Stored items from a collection
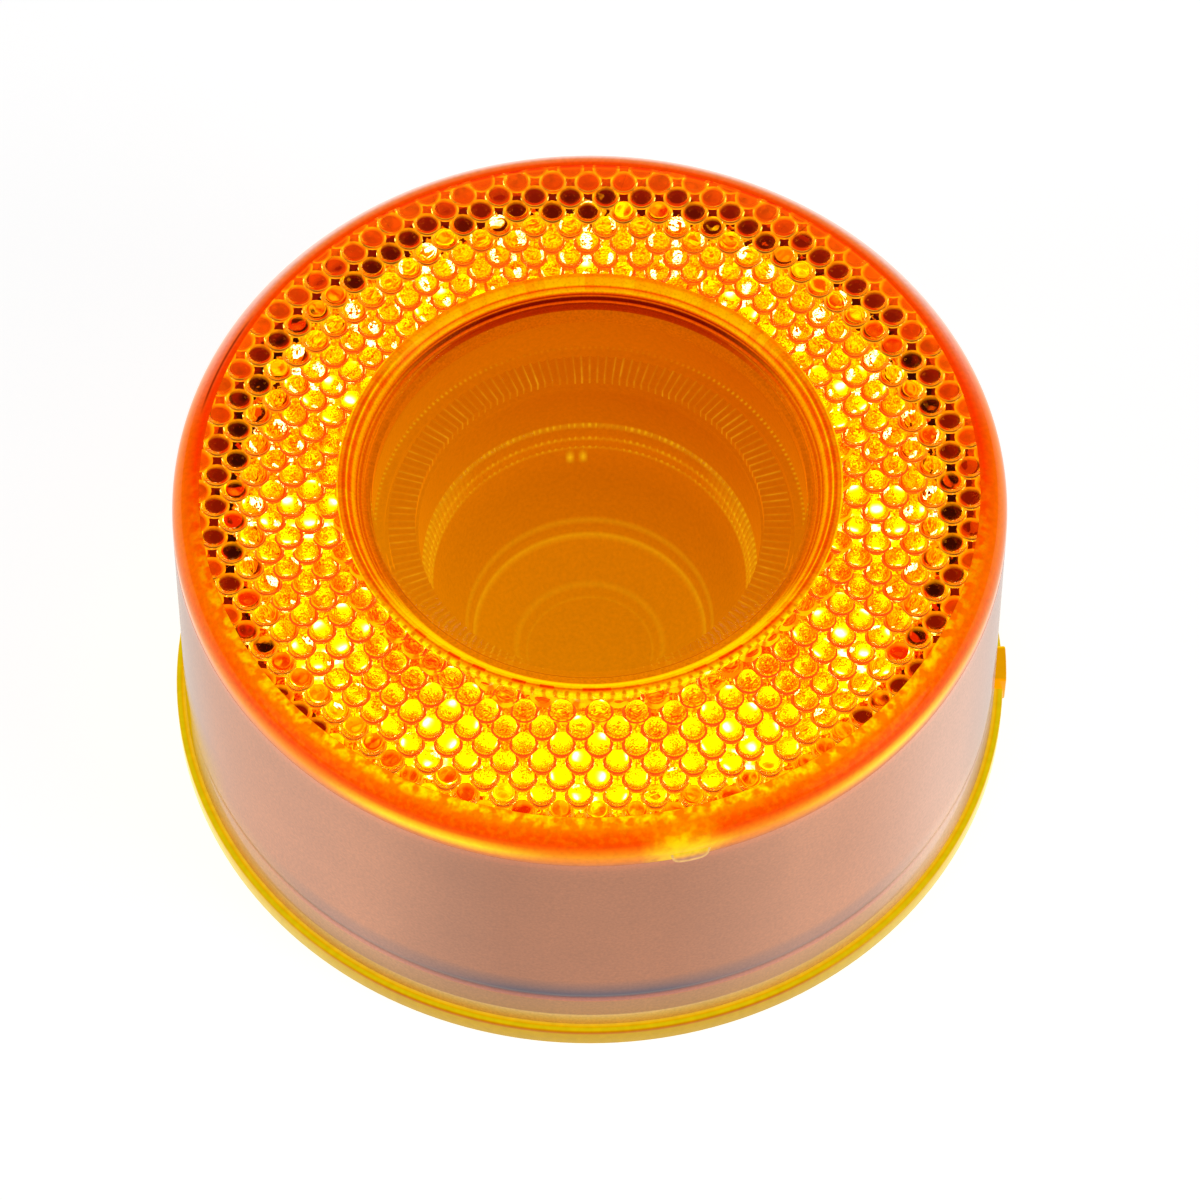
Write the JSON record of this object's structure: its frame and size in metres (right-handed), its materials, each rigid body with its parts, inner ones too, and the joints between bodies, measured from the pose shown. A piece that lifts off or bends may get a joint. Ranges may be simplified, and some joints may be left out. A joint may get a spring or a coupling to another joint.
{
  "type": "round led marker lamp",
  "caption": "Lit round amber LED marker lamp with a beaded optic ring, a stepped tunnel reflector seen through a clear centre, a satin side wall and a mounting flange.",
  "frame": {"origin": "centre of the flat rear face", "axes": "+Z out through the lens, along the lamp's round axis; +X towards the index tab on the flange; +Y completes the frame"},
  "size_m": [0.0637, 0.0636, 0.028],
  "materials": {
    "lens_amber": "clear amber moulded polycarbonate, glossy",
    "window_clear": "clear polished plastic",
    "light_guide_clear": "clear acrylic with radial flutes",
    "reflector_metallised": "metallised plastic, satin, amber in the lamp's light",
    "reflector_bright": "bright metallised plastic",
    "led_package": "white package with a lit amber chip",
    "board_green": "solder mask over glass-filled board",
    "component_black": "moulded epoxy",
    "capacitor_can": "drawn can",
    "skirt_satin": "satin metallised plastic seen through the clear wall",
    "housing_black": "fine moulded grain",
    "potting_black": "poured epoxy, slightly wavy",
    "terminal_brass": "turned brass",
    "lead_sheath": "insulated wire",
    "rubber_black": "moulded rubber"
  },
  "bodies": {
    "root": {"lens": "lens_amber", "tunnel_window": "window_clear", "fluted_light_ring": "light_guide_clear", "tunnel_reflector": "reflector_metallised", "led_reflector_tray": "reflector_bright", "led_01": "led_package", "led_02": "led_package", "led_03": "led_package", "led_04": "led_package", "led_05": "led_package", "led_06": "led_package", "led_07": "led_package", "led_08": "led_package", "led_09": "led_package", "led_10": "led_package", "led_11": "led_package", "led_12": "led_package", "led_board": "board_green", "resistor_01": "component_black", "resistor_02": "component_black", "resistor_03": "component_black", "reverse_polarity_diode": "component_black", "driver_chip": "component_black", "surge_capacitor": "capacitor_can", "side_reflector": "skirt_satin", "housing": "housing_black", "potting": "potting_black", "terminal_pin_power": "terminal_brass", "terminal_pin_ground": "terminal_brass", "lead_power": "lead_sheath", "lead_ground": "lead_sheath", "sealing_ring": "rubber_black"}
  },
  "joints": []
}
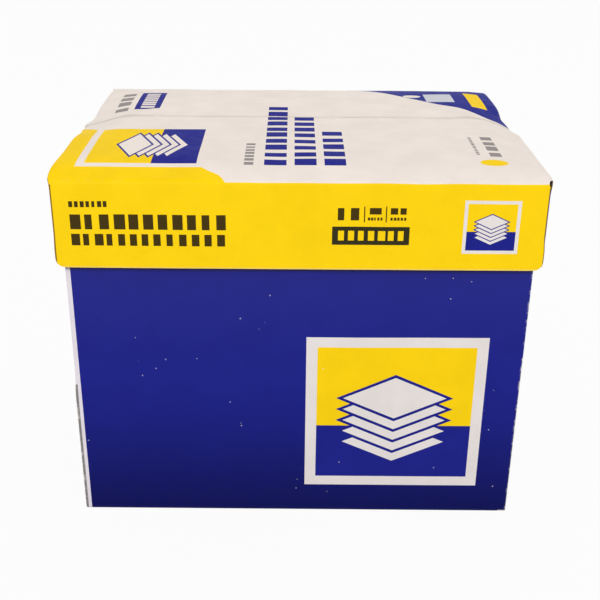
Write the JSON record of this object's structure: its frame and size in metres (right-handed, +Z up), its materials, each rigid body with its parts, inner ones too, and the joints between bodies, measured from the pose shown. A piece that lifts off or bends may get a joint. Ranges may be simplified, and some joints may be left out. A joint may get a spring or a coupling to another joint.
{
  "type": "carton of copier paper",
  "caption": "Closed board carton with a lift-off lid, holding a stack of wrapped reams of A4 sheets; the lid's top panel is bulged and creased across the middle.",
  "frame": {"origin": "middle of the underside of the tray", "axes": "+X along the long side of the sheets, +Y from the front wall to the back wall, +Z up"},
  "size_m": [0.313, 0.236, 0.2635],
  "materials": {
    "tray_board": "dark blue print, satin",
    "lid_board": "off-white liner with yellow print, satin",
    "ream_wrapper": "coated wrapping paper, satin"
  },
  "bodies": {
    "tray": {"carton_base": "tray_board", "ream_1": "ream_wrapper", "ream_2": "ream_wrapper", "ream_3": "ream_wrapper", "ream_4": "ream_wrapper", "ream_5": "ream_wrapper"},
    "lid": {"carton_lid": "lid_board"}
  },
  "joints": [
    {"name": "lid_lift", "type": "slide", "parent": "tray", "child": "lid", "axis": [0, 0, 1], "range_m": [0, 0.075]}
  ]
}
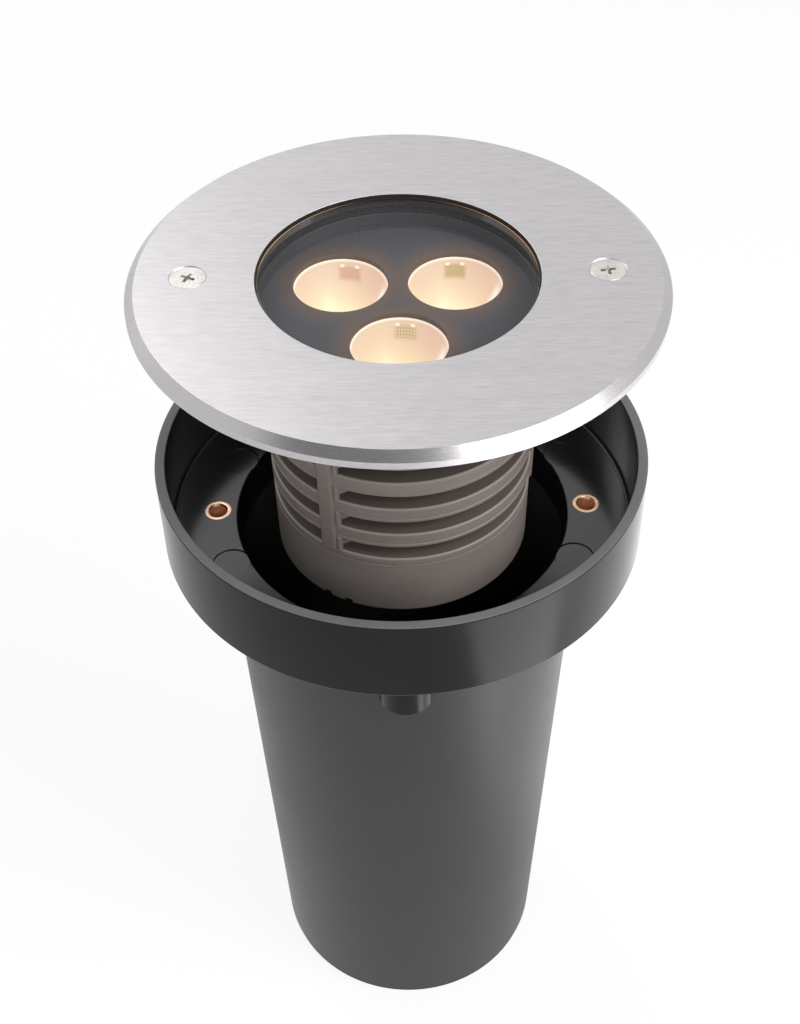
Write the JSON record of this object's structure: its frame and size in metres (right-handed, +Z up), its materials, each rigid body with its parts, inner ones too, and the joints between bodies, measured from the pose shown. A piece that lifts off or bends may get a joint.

Written task: All of the data shown above must be copied exactly.

The answer:
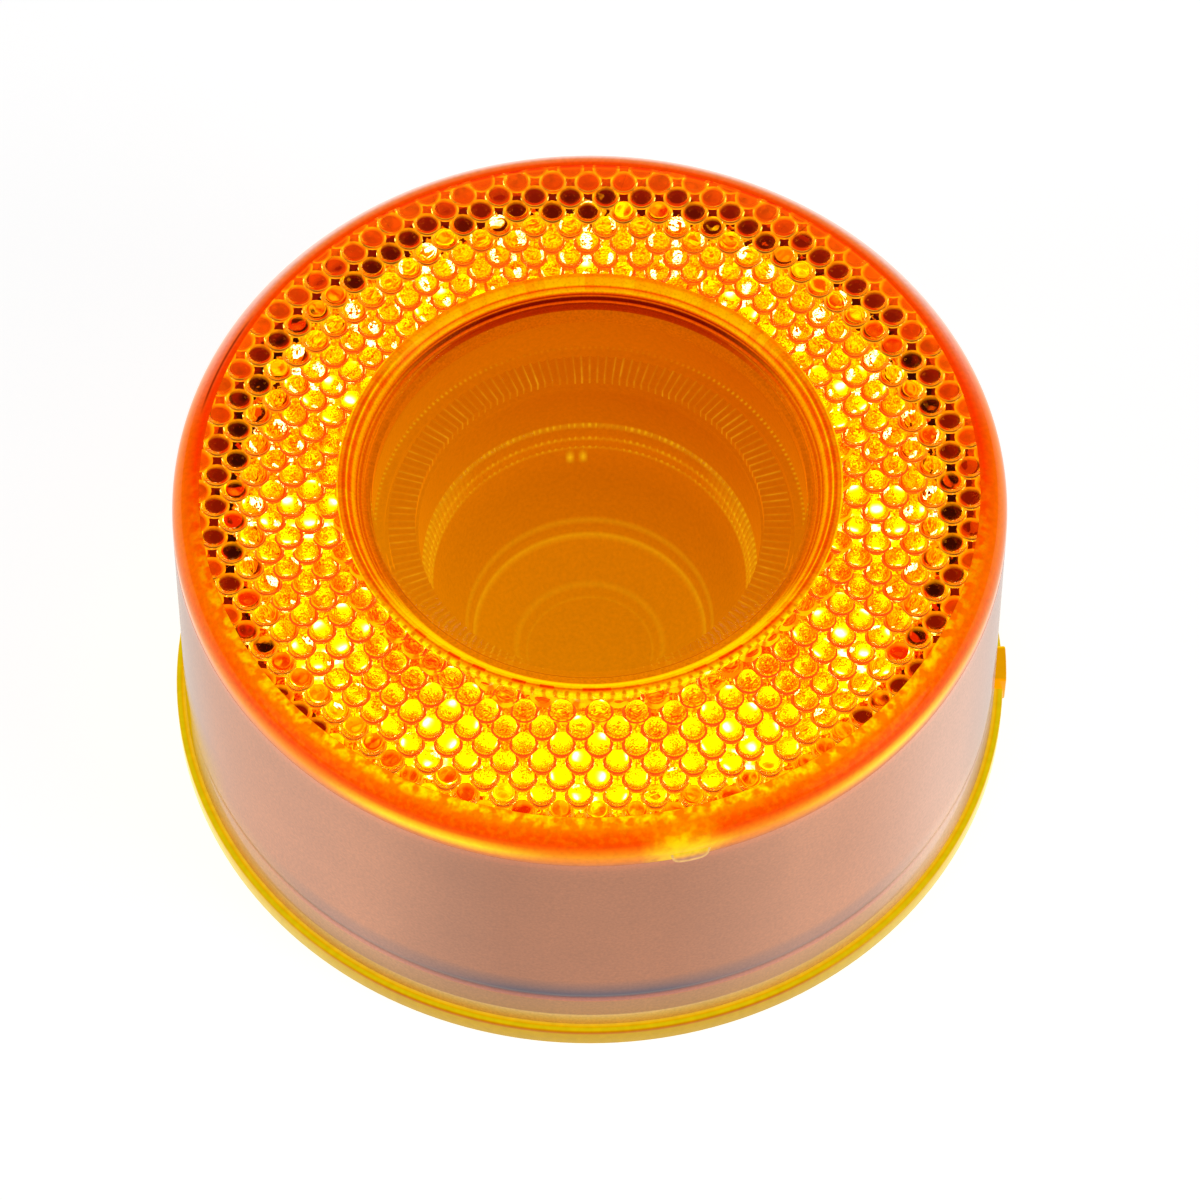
Write the JSON record of this object's structure: its frame and size in metres (right-handed), its materials, each rigid body with its parts, inner ones too, and the joints between bodies, measured from the pose shown. A piece that lifts off or bends may get a joint. Ranges may be simplified, and some joints may be left out. A joint may get a spring or a coupling to another joint.
{
  "type": "round led marker lamp",
  "caption": "Lit round amber LED marker lamp with a beaded optic ring, a stepped tunnel reflector seen through a clear centre, a satin side wall and a mounting flange.",
  "frame": {"origin": "centre of the flat rear face", "axes": "+Z out through the lens, along the lamp's round axis; +X towards the index tab on the flange; +Y completes the frame"},
  "size_m": [0.0637, 0.0636, 0.028],
  "materials": {
    "lens_amber": "clear amber moulded polycarbonate, glossy",
    "window_clear": "clear polished plastic",
    "light_guide_clear": "clear acrylic with radial flutes",
    "reflector_metallised": "metallised plastic, satin, amber in the lamp's light",
    "reflector_bright": "bright metallised plastic",
    "led_package": "white package with a lit amber chip",
    "board_green": "solder mask over glass-filled board",
    "component_black": "moulded epoxy",
    "capacitor_can": "drawn can",
    "skirt_satin": "satin metallised plastic seen through the clear wall",
    "housing_black": "fine moulded grain",
    "potting_black": "poured epoxy, slightly wavy",
    "terminal_brass": "turned brass",
    "lead_sheath": "insulated wire",
    "rubber_black": "moulded rubber"
  },
  "bodies": {
    "root": {"lens": "lens_amber", "tunnel_window": "window_clear", "fluted_light_ring": "light_guide_clear", "tunnel_reflector": "reflector_metallised", "led_reflector_tray": "reflector_bright", "led_01": "led_package", "led_02": "led_package", "led_03": "led_package", "led_04": "led_package", "led_05": "led_package", "led_06": "led_package", "led_07": "led_package", "led_08": "led_package", "led_09": "led_package", "led_10": "led_package", "led_11": "led_package", "led_12": "led_package", "led_board": "board_green", "resistor_01": "component_black", "resistor_02": "component_black", "resistor_03": "component_black", "reverse_polarity_diode": "component_black", "driver_chip": "component_black", "surge_capacitor": "capacitor_can", "side_reflector": "skirt_satin", "housing": "housing_black", "potting": "potting_black", "terminal_pin_power": "terminal_brass", "terminal_pin_ground": "terminal_brass", "lead_power": "lead_sheath", "lead_ground": "lead_sheath", "sealing_ring": "rubber_black"}
  },
  "joints": []
}
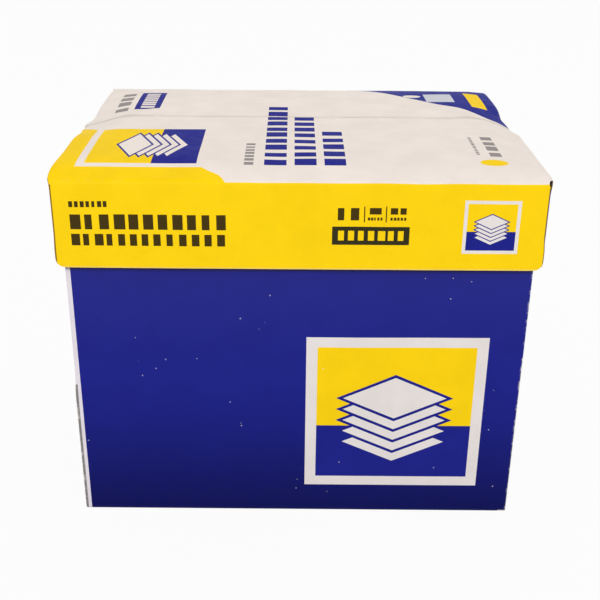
Write the JSON record of this object's structure: its frame and size in metres (right-handed, +Z up), its materials, each rigid body with its parts, inner ones too, and the joints between bodies, measured from the pose shown. A piece that lifts off or bends may get a joint. Ranges may be simplified, and some joints may be left out. A joint may get a spring or a coupling to another joint.
{
  "type": "carton of copier paper",
  "caption": "Closed board carton with a lift-off lid, holding a stack of wrapped reams of A4 sheets; the lid's top panel is bulged and creased across the middle.",
  "frame": {"origin": "middle of the underside of the tray", "axes": "+X along the long side of the sheets, +Y from the front wall to the back wall, +Z up"},
  "size_m": [0.313, 0.236, 0.2635],
  "materials": {
    "tray_board": "dark blue print, satin",
    "lid_board": "off-white liner with yellow print, satin",
    "ream_wrapper": "coated wrapping paper, satin"
  },
  "bodies": {
    "tray": {"carton_base": "tray_board", "ream_1": "ream_wrapper", "ream_2": "ream_wrapper", "ream_3": "ream_wrapper", "ream_4": "ream_wrapper", "ream_5": "ream_wrapper"},
    "lid": {"carton_lid": "lid_board"}
  },
  "joints": [
    {"name": "lid_lift", "type": "slide", "parent": "tray", "child": "lid", "axis": [0, 0, 1], "range_m": [0, 0.075]}
  ]
}
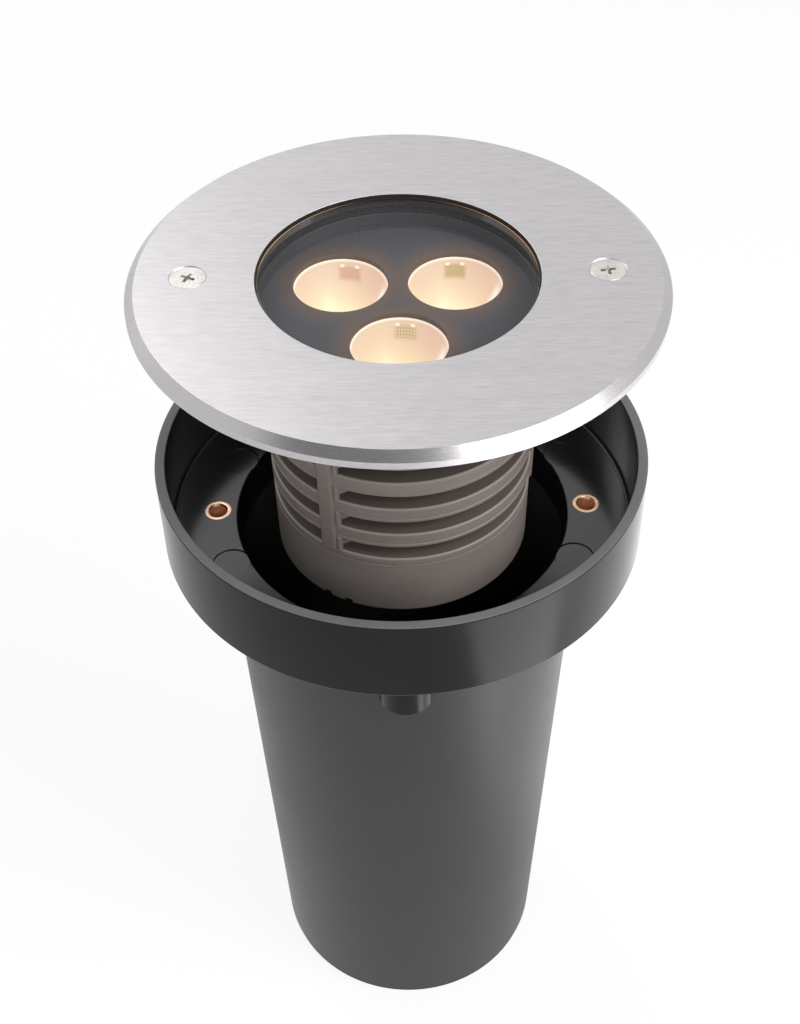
Write the JSON record of this object's structure: its frame and size in metres (right-handed, +Z up), its materials, each rigid body with its parts, inner ones too, and the joints between bodies, measured from the pose shown. A piece that lifts off or bends may get a joint.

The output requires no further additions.